Jamiesson recalled that "in the late 1960s, we would distribute by color. One dealer would get all red Coronas; another would get all white; another, all green. Dealers kept their stocks a secret because they all had less than five days' supply.

"In 1975, we were the first automaker to package options down to three trim levels, mostly because we were too small to do menu pricing. That was also the year that Ford and GM started giving out customer cash. We said, 'Let's give it to the dealers instead to give them more flexibility in negotiations.' "

GAS STATIONS, LUMBERYARDS


Jim Press, 61, worked at Toyota from 1970 until his recent departure for Chrysler. He was president of Toyota Motor Sales U.S.A. before becoming president of Toyota Motor North America in May 2006. Automotive News asked him about the early days, when some dealers operated out of gas stations or lumberyards.

"There was some of that," Press said, "but it was not the backbone of the dealer organization. There were dealers who were opportunists, and it was a chance for them.

"But there are guys like Bob McCamey, of Chattanooga, Tenn., whose story is typical of long-standing dealers with long experience, many with European imports. Bob was approached by the Toyota rep, who threw him the keys and went to lunch.

"So Bob took a look at the car, went over to the diner, said 'Tell me more' and gave the rep a check."
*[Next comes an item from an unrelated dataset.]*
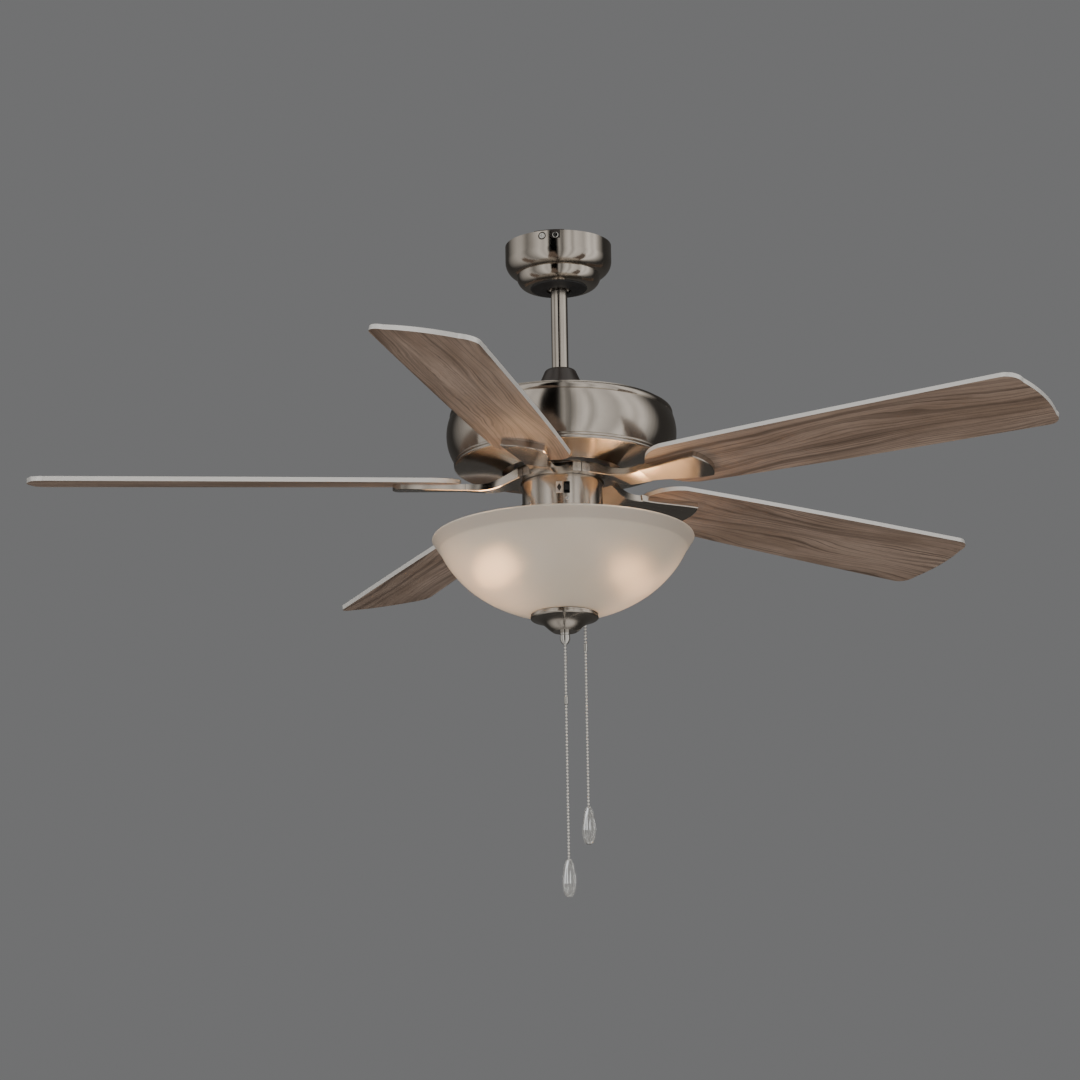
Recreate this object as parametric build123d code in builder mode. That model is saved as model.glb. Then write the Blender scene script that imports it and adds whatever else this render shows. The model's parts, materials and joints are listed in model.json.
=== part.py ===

Press said Toyota was encouraged by VW's track record. "Volkswagen's success gave us confidence that there was a market," he said. "VW was selling more than 300,000 a year, and we thought that someday we might be able to do that."

"Someday" came quickly.

Toyota topped the import sales chart in 1975 and has been the leader ever since. Toyota passed its goal of 300,000 U.S. sales in 1975. Last year Toyota dealers delivered 2,047,057 cars and light trucks. Add Lexus and Scion, the other parts of Toyota Motor Sales, and the total was 2,542,525.